Otro hombre común

Se levanta temprano, muy temprano. Se mira en el espejo y piensa: “un día más”.
No tiene escape de la rutina de estos años. Es lo que le ha caído en suerte, o más bien, es lo que ha buscado. Y con cada día que pasa, esa suerte-búsqueda le pasa la factura de cada uno de los viáticos que lo han dejado donde está.

El peso se siente. Es físico. Hoy, por ejemplo, no tiene ganas de ir a trabajar. Repasa el speech mental, eso de tirar siempre las mismas líneas ante las mismas posibles preguntas. Todo cambia. Nada cambia.
Tampoco tiene ganas de afeitarse. Tiene un día largo y sabe que, al final, alguien le reprochará también ese olvido. Juega a la apuesta mental de pensar quién será de todas las “ellas”. Es que los hombres se supone que no se fijan en eso. Después de todo, quizás hasta pueda imponer un look. La idea lo anima.

Enciende la radio y la primera oleada se le viene encima. Se recuerda a sí mismo que la información no para, que las cosas siguen su curso, que nadie perdona nada.
Parece que la ruta sigue siendo un desastre. Maldita sea la hora en el que se les ocurre hacer todo al mismo tiempo. Lo piensa y se lo repite hasta el hartazgo, mientras piensa cuál es el camino más despejado a esa hora para llegar al trabajo.

Cuando finalmente llega, lo espera la otra oleada. La del descontento interno, la del agua que horada la piedra. Tal parece que hoy no trabaja nadie hasta que no haya un acuerdo. Ese que les debe hace meses, pero que iban supuestamente “piloteando”. No hay diálogo que valga. Pide ayuda a sus primeras líneas, pero ya hay muchos otros partidos en los que están ocupadas y el suyo ni siquiera rankea en liga.

Piensa lo sorprendentemente rápido que alguien se queda solo. Se ríe ante la ironía cuando recuerda aquello de “mal acompañado”. El día recién empieza y la agenda ya está llena. Más de lo mismo, mientras se pregunta si es que alguna vez va a lograr hacer lo que quería.

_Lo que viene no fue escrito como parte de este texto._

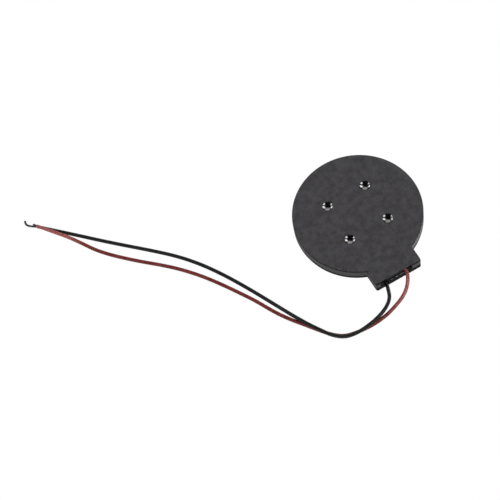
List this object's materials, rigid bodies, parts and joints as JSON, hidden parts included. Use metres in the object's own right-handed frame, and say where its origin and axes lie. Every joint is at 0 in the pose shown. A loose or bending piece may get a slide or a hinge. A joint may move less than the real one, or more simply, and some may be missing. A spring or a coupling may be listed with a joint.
{
  "type": "vibration coin motor",
  "caption": "Flat round coin-type vibration motor with an unbalanced rotor inside, a square lead tab, dished rivet heads in the cover and thin coloured leads with bare ends.",
  "frame": {"origin": "on the rotor's axis, at the middle of the case's flat bottom face", "axes": "+Z along the rotor's axis, up through the cover; -Y towards the lead tab; +X towards the red lead's side of the tab"},
  "size_m": [0.0685, 0.0559, 0.0029],
  "materials": {
    "case_plastic": "fine mottled moulding texture, dark grey",
    "rivet_steel": "bright, nickel-plated",
    "red_insulation": "soft sheen, paler near the motor",
    "black_insulation": "soft sheen",
    "tinned_wire": "dull tinned",
    "glue": "grey cured glue",
    "yoke_steel": "plain cold-rolled",
    "shaft_steel": "ground",
    "flex_board": "amber polyimide",
    "copper": "bare copper",
    "magnet": "nickel-grey sintered magnet",
    "brush_metal": "spring bronze",
    "contact_metal": "gold alloy",
    "washer_plastic": "white low-friction plastic",
    "bush_bronze": "oil-filled sintered bronze",
    "board_green": "green laminate",
    "coil_wire": "enamelled copper",
    "weight_metal": "dull brass",
    "rotor_resin": "black moulding resin",
    "solder": "bright solder"
  },
  "bodies": {
    "case": {"bottom_case": "case_plastic", "top_cover": "case_plastic", "cover_rivets": "rivet_steel", "red_lead": "red_insulation", "black_lead": "black_insulation", "red_lead_tip": "tinned_wire", "black_lead_tip": "tinned_wire", "lead_glue": "glue", "base_yoke": "yoke_steel", "shaft": "shaft_steel", "brush_board": "flex_board", "solder_pads": "copper", "ring_magnet": "magnet", "brush_positive": "brush_metal", "brush_negative": "brush_metal", "brush_contacts": "contact_metal", "red_lead_core": "tinned_wire", "black_lead_core": "tinned_wire", "solder_joints": "solder", "lower_thrust_washer": "washer_plastic", "upper_thrust_washer": "washer_plastic", "flux_plate": "yoke_steel"},
    "rotor": {"rotor_bearing": "bush_bronze", "commutator_board": "board_green", "commutator_segments": "contact_metal", "rotor_coil_left": "coil_wire", "rotor_coil_right": "coil_wire", "counterweight": "weight_metal", "rotor_body": "rotor_resin"}
  },
  "joints": [
    {"name": "rotor_spin", "type": "hinge", "parent": "case", "child": "rotor", "pos_m": [0, 0, 0], "axis": [0, 0, 1], "continuous": true}
  ]
}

Algunas voces que lo rodean le hablan de un futuro más ambicioso, en otra ciudad, más lejana y poderosa. Otras, ya en susurros tras puertas cerradas y en mesas de café, lo comparan con un antecesor al que solía mirar y de quien solía hablar con desprecio. Varias se arriesgan a vaticinar un tiempo cercano en el que sea otra la figura de peso en el paisaje, en uno que ya no lo contemple, claro.
Todos demandan, pocos ayudan. Varios critican, pocos solucionan. Algunas cosas salen bien, otras no pasan de malos intentos. De alguna manera el día pasa y él sobrevive. Un día menos.

Es tarde a la noche. Sus hijos ya duermen. Cada vez los puede seguir menos.
Tiene la presión por las nubes y puede imaginarse, en medio de ellas, al albañil y al perro que le van a apuntar a alguno de los flancos débiles desde página impar y a color del diario del día siguiente.

Es Intendente de una ciudad que vive el sueño de un mundo en barriles, va construyendo una grieta insalvable entre sus habitantes y se debate entre una actualidad urgente y un futuro anhelado.
Tiene cuarenta años y la misión de salvar la brecha del olvido, esa que muchos otros dejaron de lado antes que él.

Es un hombre común con un trabajo público.
¿Acaso no le estaremos pidiendo demasiado?